• Exercise: Print the full listing exactly.

• Given data:
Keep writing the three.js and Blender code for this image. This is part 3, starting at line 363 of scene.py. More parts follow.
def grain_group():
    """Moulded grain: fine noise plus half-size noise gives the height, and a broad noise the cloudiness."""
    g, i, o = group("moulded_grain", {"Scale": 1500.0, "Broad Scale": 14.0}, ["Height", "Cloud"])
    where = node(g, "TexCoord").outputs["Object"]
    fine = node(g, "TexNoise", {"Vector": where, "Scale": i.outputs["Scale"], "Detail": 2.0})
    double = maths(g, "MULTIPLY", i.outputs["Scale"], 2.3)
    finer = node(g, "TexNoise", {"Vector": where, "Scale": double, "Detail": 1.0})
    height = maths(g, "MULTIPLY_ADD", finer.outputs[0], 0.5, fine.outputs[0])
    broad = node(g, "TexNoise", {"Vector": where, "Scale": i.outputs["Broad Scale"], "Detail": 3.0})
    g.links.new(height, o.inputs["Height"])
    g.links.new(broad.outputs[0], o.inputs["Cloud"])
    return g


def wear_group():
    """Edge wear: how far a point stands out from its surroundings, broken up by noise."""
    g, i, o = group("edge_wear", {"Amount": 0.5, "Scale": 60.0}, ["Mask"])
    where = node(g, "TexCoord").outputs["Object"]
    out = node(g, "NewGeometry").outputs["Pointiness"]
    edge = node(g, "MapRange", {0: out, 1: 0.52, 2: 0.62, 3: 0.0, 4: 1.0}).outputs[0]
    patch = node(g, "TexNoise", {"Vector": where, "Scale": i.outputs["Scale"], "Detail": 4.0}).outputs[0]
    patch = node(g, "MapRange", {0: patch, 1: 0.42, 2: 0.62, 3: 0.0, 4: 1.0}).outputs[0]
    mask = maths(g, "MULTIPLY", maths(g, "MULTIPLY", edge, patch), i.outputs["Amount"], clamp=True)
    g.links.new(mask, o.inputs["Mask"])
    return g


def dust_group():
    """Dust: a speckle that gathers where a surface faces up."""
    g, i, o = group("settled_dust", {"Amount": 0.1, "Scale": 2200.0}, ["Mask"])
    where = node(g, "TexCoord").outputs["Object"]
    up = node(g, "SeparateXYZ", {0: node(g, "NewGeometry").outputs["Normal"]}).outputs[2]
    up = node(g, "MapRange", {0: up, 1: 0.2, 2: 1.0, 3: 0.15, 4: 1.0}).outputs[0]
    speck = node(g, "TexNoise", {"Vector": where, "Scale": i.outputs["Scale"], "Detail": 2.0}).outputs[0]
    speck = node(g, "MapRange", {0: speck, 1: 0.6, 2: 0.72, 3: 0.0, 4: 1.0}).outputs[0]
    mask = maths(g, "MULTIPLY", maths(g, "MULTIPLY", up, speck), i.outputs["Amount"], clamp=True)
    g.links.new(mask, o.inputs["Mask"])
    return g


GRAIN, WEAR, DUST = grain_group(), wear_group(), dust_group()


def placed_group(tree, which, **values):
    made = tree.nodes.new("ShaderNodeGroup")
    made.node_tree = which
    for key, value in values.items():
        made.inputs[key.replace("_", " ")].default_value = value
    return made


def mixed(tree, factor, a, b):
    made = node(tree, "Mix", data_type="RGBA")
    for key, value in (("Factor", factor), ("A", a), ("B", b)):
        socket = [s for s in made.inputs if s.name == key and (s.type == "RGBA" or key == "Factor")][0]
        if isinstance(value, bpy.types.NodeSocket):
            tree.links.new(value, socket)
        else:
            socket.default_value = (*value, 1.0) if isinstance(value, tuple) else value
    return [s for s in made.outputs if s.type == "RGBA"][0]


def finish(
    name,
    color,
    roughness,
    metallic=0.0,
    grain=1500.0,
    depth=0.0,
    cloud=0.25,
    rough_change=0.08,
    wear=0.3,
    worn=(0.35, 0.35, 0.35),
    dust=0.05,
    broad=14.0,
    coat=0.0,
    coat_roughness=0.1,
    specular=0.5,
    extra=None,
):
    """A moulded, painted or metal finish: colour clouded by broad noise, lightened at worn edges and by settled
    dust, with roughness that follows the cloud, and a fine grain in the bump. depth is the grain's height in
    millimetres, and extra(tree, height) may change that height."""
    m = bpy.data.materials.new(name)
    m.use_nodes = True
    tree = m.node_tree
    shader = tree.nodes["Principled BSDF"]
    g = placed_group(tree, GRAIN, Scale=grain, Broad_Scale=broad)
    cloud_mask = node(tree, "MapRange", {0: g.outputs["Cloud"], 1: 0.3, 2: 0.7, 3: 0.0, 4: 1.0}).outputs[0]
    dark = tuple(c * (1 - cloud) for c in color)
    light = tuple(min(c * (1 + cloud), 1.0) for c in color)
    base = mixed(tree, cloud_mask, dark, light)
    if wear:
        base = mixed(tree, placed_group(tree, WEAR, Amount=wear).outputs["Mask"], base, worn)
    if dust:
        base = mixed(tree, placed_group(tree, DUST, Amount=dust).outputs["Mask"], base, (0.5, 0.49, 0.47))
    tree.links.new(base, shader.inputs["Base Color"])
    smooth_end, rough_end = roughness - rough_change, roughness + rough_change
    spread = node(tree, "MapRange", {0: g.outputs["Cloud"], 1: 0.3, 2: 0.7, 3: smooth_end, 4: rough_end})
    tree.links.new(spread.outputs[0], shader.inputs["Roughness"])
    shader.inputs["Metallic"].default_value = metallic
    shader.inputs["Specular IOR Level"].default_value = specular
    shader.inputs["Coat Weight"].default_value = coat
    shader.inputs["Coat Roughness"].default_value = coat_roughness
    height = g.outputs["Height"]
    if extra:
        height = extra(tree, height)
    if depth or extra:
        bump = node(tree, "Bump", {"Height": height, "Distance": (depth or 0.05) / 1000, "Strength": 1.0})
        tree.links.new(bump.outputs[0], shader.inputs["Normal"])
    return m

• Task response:
Keep writing the three.js and Blender code for this image. This is part 3, starting at line 363 of scene.py. More parts follow.
def grain_group():
    """Moulded grain: fine noise plus half-size noise gives the height, and a broad noise the cloudiness."""
    g, i, o = group("moulded_grain", {"Scale": 1500.0, "Broad Scale": 14.0}, ["Height", "Cloud"])
    where = node(g, "TexCoord").outputs["Object"]
    fine = node(g, "TexNoise", {"Vector": where, "Scale": i.outputs["Scale"], "Detail": 2.0})
    double = maths(g, "MULTIPLY", i.outputs["Scale"], 2.3)
    finer = node(g, "TexNoise", {"Vector": where, "Scale": double, "Detail": 1.0})
    height = maths(g, "MULTIPLY_ADD", finer.outputs[0], 0.5, fine.outputs[0])
    broad = node(g, "TexNoise", {"Vector": where, "Scale": i.outputs["Broad Scale"], "Detail": 3.0})
    g.links.new(height, o.inputs["Height"])
    g.links.new(broad.outputs[0], o.inputs["Cloud"])
    return g


def wear_group():
    """Edge wear: how far a point stands out from its surroundings, broken up by noise."""
    g, i, o = group("edge_wear", {"Amount": 0.5, "Scale": 60.0}, ["Mask"])
    where = node(g, "TexCoord").outputs["Object"]
    out = node(g, "NewGeometry").outputs["Pointiness"]
    edge = node(g, "MapRange", {0: out, 1: 0.52, 2: 0.62, 3: 0.0, 4: 1.0}).outputs[0]
    patch = node(g, "TexNoise", {"Vector": where, "Scale": i.outputs["Scale"], "Detail": 4.0}).outputs[0]
    patch = node(g, "MapRange", {0: patch, 1: 0.42, 2: 0.62, 3: 0.0, 4: 1.0}).outputs[0]
    mask = maths(g, "MULTIPLY", maths(g, "MULTIPLY", edge, patch), i.outputs["Amount"], clamp=True)
    g.links.new(mask, o.inputs["Mask"])
    return g


def dust_group():
    """Dust: a speckle that gathers where a surface faces up."""
    g, i, o = group("settled_dust", {"Amount": 0.1, "Scale": 2200.0}, ["Mask"])
    where = node(g, "TexCoord").outputs["Object"]
    up = node(g, "SeparateXYZ", {0: node(g, "NewGeometry").outputs["Normal"]}).outputs[2]
    up = node(g, "MapRange", {0: up, 1: 0.2, 2: 1.0, 3: 0.15, 4: 1.0}).outputs[0]
    speck = node(g, "TexNoise", {"Vector": where, "Scale": i.outputs["Scale"], "Detail": 2.0}).outputs[0]
    speck = node(g, "MapRange", {0: speck, 1: 0.6, 2: 0.72, 3: 0.0, 4: 1.0}).outputs[0]
    mask = maths(g, "MULTIPLY", maths(g, "MULTIPLY", up, speck), i.outputs["Amount"], clamp=True)
    g.links.new(mask, o.inputs["Mask"])
    return g


GRAIN, WEAR, DUST = grain_group(), wear_group(), dust_group()


def placed_group(tree, which, **values):
    made = tree.nodes.new("ShaderNodeGroup")
    made.node_tree = which
    for key, value in values.items():
        made.inputs[key.replace("_", " ")].default_value = value
    return made


def mixed(tree, factor, a, b):
    made = node(tree, "Mix", data_type="RGBA")
    for key, value in (("Factor", factor), ("A", a), ("B", b)):
        socket = [s for s in made.inputs if s.name == key and (s.type == "RGBA" or key == "Factor")][0]
        if isinstance(value, bpy.types.NodeSocket):
            tree.links.new(value, socket)
        else:
            socket.default_value = (*value, 1.0) if isinstance(value, tuple) else value
    return [s for s in made.outputs if s.type == "RGBA"][0]


def finish(
    name,
    color,
    roughness,
    metallic=0.0,
    grain=1500.0,
    depth=0.0,
    cloud=0.25,
    rough_change=0.08,
    wear=0.3,
    worn=(0.35, 0.35, 0.35),
    dust=0.05,
    broad=14.0,
    coat=0.0,
    coat_roughness=0.1,
    specular=0.5,
    extra=None,
):
    """A moulded, painted or metal finish: colour clouded by broad noise, lightened at worn edges and by settled
    dust, with roughness that follows the cloud, and a fine grain in the bump. depth is the grain's height in
    millimetres, and extra(tree, height) may change that height."""
    m = bpy.data.materials.new(name)
    m.use_nodes = True
    tree = m.node_tree
    shader = tree.nodes["Principled BSDF"]
    g = placed_group(tree, GRAIN, Scale=grain, Broad_Scale=broad)
    cloud_mask = node(tree, "MapRange", {0: g.outputs["Cloud"], 1: 0.3, 2: 0.7, 3: 0.0, 4: 1.0}).outputs[0]
    dark = tuple(c * (1 - cloud) for c in color)
    light = tuple(min(c * (1 + cloud), 1.0) for c in color)
    base = mixed(tree, cloud_mask, dark, light)
    if wear:
        base = mixed(tree, placed_group(tree, WEAR, Amount=wear).outputs["Mask"], base, worn)
    if dust:
        base = mixed(tree, placed_group(tree, DUST, Amount=dust).outputs["Mask"], base, (0.5, 0.49, 0.47))
    tree.links.new(base, shader.inputs["Base Color"])
    smooth_end, rough_end = roughness - rough_change, roughness + rough_change
    spread = node(tree, "MapRange", {0: g.outputs["Cloud"], 1: 0.3, 2: 0.7, 3: smooth_end, 4: rough_end})
    tree.links.new(spread.outputs[0], shader.inputs["Roughness"])
    shader.inputs["Metallic"].default_value = metallic
    shader.inputs["Specular IOR Level"].default_value = specular
    shader.inputs["Coat Weight"].default_value = coat
    shader.inputs["Coat Roughness"].default_value = coat_roughness
    height = g.outputs["Height"]
    if extra:
        height = extra(tree, height)
    if depth or extra:
        bump = node(tree, "Bump", {"Height": height, "Distance": (depth or 0.05) / 1000, "Strength": 1.0})
        tree.links.new(bump.outputs[0], shader.inputs["Normal"])
    return m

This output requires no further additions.